▶ **WORK TO BE COMPLETED**:
Repeat the material exactly, leaving nothing out.

▶ **SUPPLIED MATERIAL**:

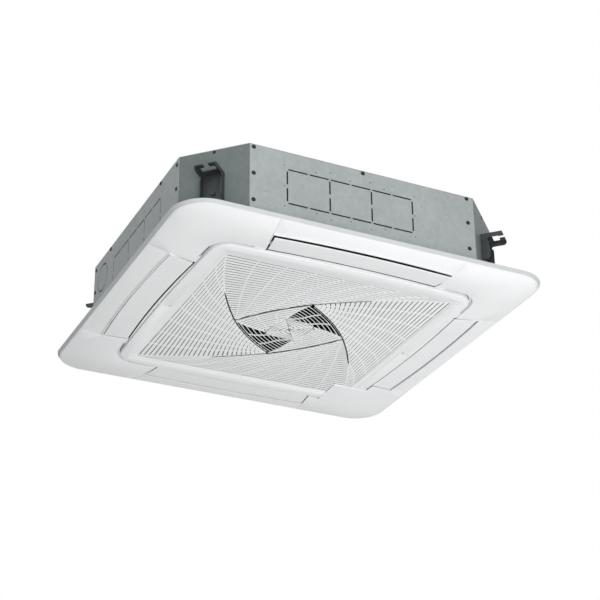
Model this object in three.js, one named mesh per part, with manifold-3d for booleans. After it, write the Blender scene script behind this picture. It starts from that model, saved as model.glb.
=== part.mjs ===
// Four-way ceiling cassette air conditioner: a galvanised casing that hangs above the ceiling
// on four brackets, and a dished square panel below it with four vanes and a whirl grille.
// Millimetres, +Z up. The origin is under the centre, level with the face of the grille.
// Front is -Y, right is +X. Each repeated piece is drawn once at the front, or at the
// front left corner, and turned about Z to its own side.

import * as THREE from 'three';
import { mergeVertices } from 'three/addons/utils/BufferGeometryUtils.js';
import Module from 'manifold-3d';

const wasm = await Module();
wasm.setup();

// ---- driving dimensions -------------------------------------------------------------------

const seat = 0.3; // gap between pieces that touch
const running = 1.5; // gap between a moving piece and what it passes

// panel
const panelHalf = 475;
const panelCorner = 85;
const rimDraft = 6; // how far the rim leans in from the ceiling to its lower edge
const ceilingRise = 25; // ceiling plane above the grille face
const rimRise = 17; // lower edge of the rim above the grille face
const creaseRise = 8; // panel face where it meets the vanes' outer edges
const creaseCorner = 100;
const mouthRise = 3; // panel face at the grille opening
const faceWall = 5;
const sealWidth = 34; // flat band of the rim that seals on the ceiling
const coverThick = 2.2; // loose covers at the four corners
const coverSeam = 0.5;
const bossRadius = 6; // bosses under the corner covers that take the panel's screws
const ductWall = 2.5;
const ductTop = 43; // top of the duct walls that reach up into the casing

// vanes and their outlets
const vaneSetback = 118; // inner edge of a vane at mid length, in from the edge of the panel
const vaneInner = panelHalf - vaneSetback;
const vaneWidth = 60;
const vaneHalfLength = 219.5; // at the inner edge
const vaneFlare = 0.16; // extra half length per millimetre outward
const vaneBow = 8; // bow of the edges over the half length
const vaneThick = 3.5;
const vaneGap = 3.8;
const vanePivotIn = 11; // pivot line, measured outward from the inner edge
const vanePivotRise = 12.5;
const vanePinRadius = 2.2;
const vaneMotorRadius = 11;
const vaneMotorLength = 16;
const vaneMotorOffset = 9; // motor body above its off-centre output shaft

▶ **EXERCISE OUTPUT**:
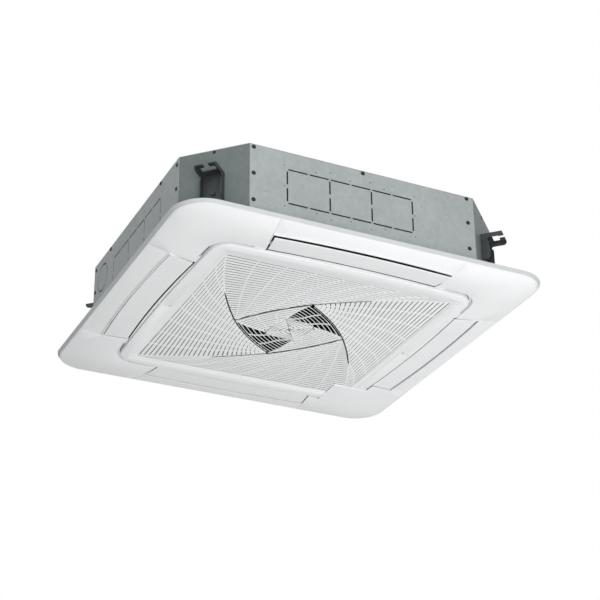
Model this object in three.js, one named mesh per part, with manifold-3d for booleans. After it, write the Blender scene script behind this picture. It starts from that model, saved as model.glb.
=== part.mjs ===
// Four-way ceiling cassette air conditioner: a galvanised casing that hangs above the ceiling
// on four brackets, and a dished square panel below it with four vanes and a whirl grille.
// Millimetres, +Z up. The origin is under the centre, level with the face of the grille.
// Front is -Y, right is +X. Each repeated piece is drawn once at the front, or at the
// front left corner, and turned about Z to its own side.

import * as THREE from 'three';
import { mergeVertices } from 'three/addons/utils/BufferGeometryUtils.js';
import Module from 'manifold-3d';

const wasm = await Module();
wasm.setup();

// ---- driving dimensions -------------------------------------------------------------------

const seat = 0.3; // gap between pieces that touch
const running = 1.5; // gap between a moving piece and what it passes

// panel
const panelHalf = 475;
const panelCorner = 85;
const rimDraft = 6; // how far the rim leans in from the ceiling to its lower edge
const ceilingRise = 25; // ceiling plane above the grille face
const rimRise = 17; // lower edge of the rim above the grille face
const creaseRise = 8; // panel face where it meets the vanes' outer edges
const creaseCorner = 100;
const mouthRise = 3; // panel face at the grille opening
const faceWall = 5;
const sealWidth = 34; // flat band of the rim that seals on the ceiling
const coverThick = 2.2; // loose covers at the four corners
const coverSeam = 0.5;
const bossRadius = 6; // bosses under the corner covers that take the panel's screws
const ductWall = 2.5;
const ductTop = 43; // top of the duct walls that reach up into the casing

// vanes and their outlets
const vaneSetback = 118; // inner edge of a vane at mid length, in from the edge of the panel
const vaneInner = panelHalf - vaneSetback;
const vaneWidth = 60;
const vaneHalfLength = 219.5; // at the inner edge
const vaneFlare = 0.16; // extra half length per millimetre outward
const vaneBow = 8; // bow of the edges over the half length
const vaneThick = 3.5;
const vaneGap = 3.8;
const vanePivotIn = 11; // pivot line, measured outward from the inner edge
const vanePivotRise = 12.5;
const vanePinRadius = 2.2;
const vaneMotorRadius = 11;
const vaneMotorLength = 16;
const vaneMotorOffset = 9; // motor body above its off-centre output shaft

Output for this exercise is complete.